Proposed cuts for both the National Gallery of Art and the Smithsonian Institution were 19% (to proposed funding levels of $104 million and $660 million, respectively).

This is but one step in the protracted budgetary process, which began in April with President Obama’s proposed budget. As Dewey Blanton, director of strategic communications for the American Alliance of Museums (AAM), told me today:

The House Appropriations Committee is one player among many—albeit an important one—in the complicated budget process. As budgeting unfolds, the committee’s Senate counterpart will do its work, and other committees will influence the final budget that is eventually voted on in each House.

There will be other voices that need to determine the overall spending limit for the entire government, before the funding for individual programs will be determined by the House and Senate appropriations committees and other influential legislators.

The proposed budget for the Interior, Environment and Related Agencies is to be considered tomorrow by the House Interior Subcommittee (seven Republicans and four Democrats). During last year’s Presidential campaign, Republican standard bearer Mitt Romney made no secret of his desire to zero NEA and NEH.

In its June 22 editorial, Extreme Budget Cuts of 2014, the NY Times noted that House Republicans are now proposing increases “for their favorite programs,” while “demanding severe cuts from spending bills for which they have little use.”

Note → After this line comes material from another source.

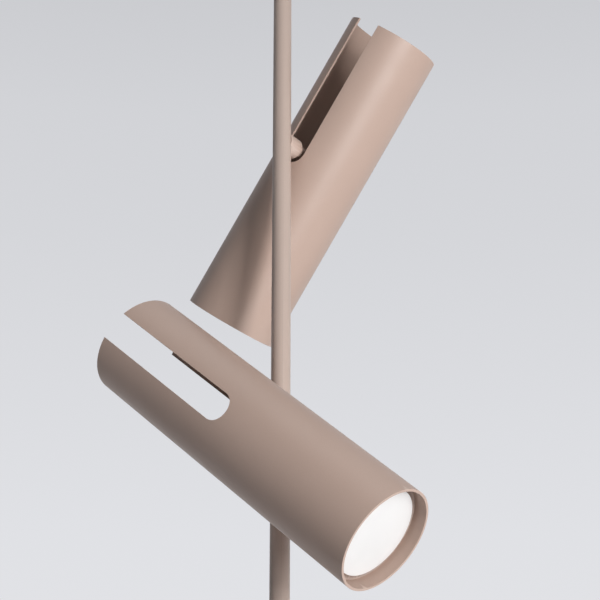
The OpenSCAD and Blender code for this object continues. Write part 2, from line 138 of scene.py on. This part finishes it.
# Materials
def srgb(r, g, b):
    """A colour given as it looks on screen, 0 to 255, as the linear values that the shader takes."""
    def linear(c):
        c /= 255
        return c / 12.92 if c <= 0.04045 else ((c + 0.055) / 1.055) ** 2.4
    return (linear(r), linear(g), linear(b), 1.0)


class Nodes:
    """A material's node tree, with short ways to add and join nodes."""

    def __init__(self, name):
        self.material = bpy.data.materials.new(name)
        self.material.use_nodes = True
        self.tree = self.material.node_tree
        self.tree.nodes.clear()
        self.out = self.add("ShaderNodeOutputMaterial")
        self.shader = self.add("ShaderNodeBsdfPrincipled")
        self.join(self.shader.outputs[0], self.out.inputs["Surface"])
        self.coords = self.add("ShaderNodeTexCoord").outputs["Object"]

    def add(self, kind):
        return self.tree.nodes.new(kind)

    def join(self, output, socket):
        self.tree.links.new(output, socket)

    def mapping(self, scale, rotation=None):
        """Object coordinates, turned to a part's own frame if it has one, and then scaled."""
        vector = self.coords
        if rotation is not None:
            turn = self.add("ShaderNodeMapping")
            turn.vector_type = "TEXTURE"
            turn.inputs["Rotation"].default_value = rotation
            self.join(vector, turn.inputs["Vector"])
            vector = turn.outputs[0]
        stretch = self.add("ShaderNodeMapping")
        stretch.inputs["Scale"].default_value = scale
        self.join(vector, stretch.inputs["Vector"])
        return stretch.outputs[0]

    def noise(self, scale, detail, rough, vector=None):
        node = self.add("ShaderNodeTexNoise")
        node.inputs["Scale"].default_value = scale
        node.inputs["Detail"].default_value = detail
        node.inputs["Roughness"].default_value = rough
        self.join(self.coords if vector is None else vector, node.inputs["Vector"])
        return node.outputs["Fac"]

    def spread(self, value, low, high, from_low=0.3, from_high=0.7):
        """A noise, which mostly keeps between 0.3 and 0.7, spread over another range."""
        node = self.add("ShaderNodeMapRange")
        node.inputs["From Min"].default_value = from_low
        node.inputs["From Max"].default_value = from_high
        node.inputs["To Min"].default_value = low
        node.inputs["To Max"].default_value = high
        self.join(value, node.inputs["Value"])
        return node.outputs[0]

    def mix(self, share, first, second):
        node = self.add("ShaderNodeMix")
        node.data_type = "RGBA"
        self.join(share, node.inputs[0])
        for value, socket in ((first, node.inputs[6]), (second, node.inputs[7])):
            if isinstance(value, tuple):
                socket.default_value = value
            else:
                self.join(value, socket)
        return node.outputs[2]

    def cloudy(self, value, first, second):
        """From one colour to another by a noise."""
        return self.mix(self.spread(value, 0.0, 1.0), srgb(*first), srgb(*second))

    def edge_wear_and_highlight(self, most, tone, edge_tone):
        """The colour with convex edges paler towards another one: wear, and on the paint also a painted highlight.
        """
        pointiness = self.add("ShaderNodeNewGeometry").outputs["Pointiness"]
        return self.mix(self.spread(pointiness, 0.0, most, 0.57, 0.63), tone, srgb(*edge_tone))

    def bump(self, height, distance, strength, before=None):
        node = self.add("ShaderNodeBump")
        node.inputs["Distance"].default_value = distance
        node.inputs["Strength"].default_value = strength
        self.join(height, node.inputs["Height"])
        if before is not None:
            self.join(before, node.inputs["Normal"])
        return node.outputs[0]

    def finish(self, tone, rough, normal, **numbers):
        """Joins colour, roughness and normal to the shader, and sets its other sockets to plain numbers."""
        self.join(tone, self.shader.inputs["Base Color"])
        self.join(rough, self.shader.inputs["Roughness"])
        self.join(normal, self.shader.inputs["Normal"])
        for socket, number in numbers.items():
            self.shader.inputs[socket.replace("_", " ")].default_value = number
        return self.material


def paint(name, low, high, rough):
    """Satin powder paint: fine orange peel, faint mottling, and paler edges, partly worn where the coat lies
    thinner and partly a painted highlight.
    """
    n = Nodes(name)
    grain = n.noise(scale=1500.0, detail=2.0, rough=0.6)
    peel = n.noise(scale=420.0, detail=2.0, rough=0.5)
    tone = n.cloudy(n.noise(scale=9.0, detail=3.0, rough=0.55), low, high)
    tone = n.mix(n.spread(grain, 0.0, 0.35), tone, srgb(192, 165, 151))
    # paler edges: partly wear, partly a painted highlight
    tone = n.edge_wear_and_highlight(0.55, tone, (228, 209, 198))
    gloss = n.spread(n.noise(scale=60.0, detail=3.0, rough=0.6), *rough)
    return n.finish(tone, gloss, n.bump(grain, 0.00002, 0.5, n.bump(peel, 0.00004, 0.5)))


def metal(name, low, high, rough, scratch):
    """Plated or bare metal with fine drawn lines, cloudy tone and worn edges."""
    n = Nodes(name)
    lines = n.noise(1.0, 2.0, 0.6, n.mapping(scratch))
    tone = n.cloudy(n.noise(scale=70.0, detail=3.0, rough=0.6), low, high)
    tone = n.edge_wear_and_highlight(0.5, tone, (228, 226, 222))
    return n.finish(tone, n.spread(lines, *rough), n.bump(lines, 0.00002, 0.6), Metallic=1.0)


def aluminium(name, rotation):
    """Extruded and machined aluminium with fine lines along the shade."""
    n = Nodes(name)
    lines = n.noise(1.0, 3.0, 0.65, n.mapping((2600, 2600, 40), rotation))
    tone = n.cloudy(n.noise(scale=45.0, detail=3.0, rough=0.6), (166, 167, 168), (192, 192, 191))
    return n.finish(tone, n.spread(lines, 0.30, 0.48), n.bump(lines, 0.00003, 0.5), Metallic=1.0)


def black_oxide(name):
    """Blackened steel: dark, slightly brown, rubbed paler on its edges."""
    n = Nodes(name)
    cloud = n.noise(scale=160.0, detail=4.0, rough=0.65)
    tone = n.edge_wear_and_highlight(0.6, n.cloudy(cloud, (48, 45, 43), (66, 61, 57)), (128, 122, 116))
    grain = n.noise(scale=1800.0, detail=2.0, rough=0.6)
    return n.finish(tone, n.spread(cloud, 0.34, 0.52), n.bump(grain, 0.00002, 0.5), Metallic=0.7)


def rubber(name):
    """Matt rubber with a fine grain and a trace of dust."""
    n = Nodes(name)
    grain = n.noise(scale=1400.0, detail=3.0, rough=0.6)
    dust = n.spread(n.noise(scale=38.0, detail=4.0, rough=0.6), 0.0, 0.25, 0.5, 0.75)
    tone = n.mix(dust, n.cloudy(grain, (46, 43, 41), (60, 56, 53)), srgb(120, 114, 108))
    return n.finish(tone, n.spread(grain, 0.72, 0.86), n.bump(grain, 0.00005, 0.7), Specular_IOR_Level=0.3)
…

Voters who do have use for culture should make their voices heard, early and often. Advocacy group Americans for the Arts has composed a sample letter to be sent to Congressmen and Senators, urging support for the President’s proposed $154.5-million NEA budget. Independent Sector, an advocacy group for the nonprofit and philanthropic community, is asking organizations to add their names, no later than this Wednesday, to this online letter urging Congress to preserve the endangered charitable deduction, which of crucial importance to the financial viability of cultural nonprofits, including art museums.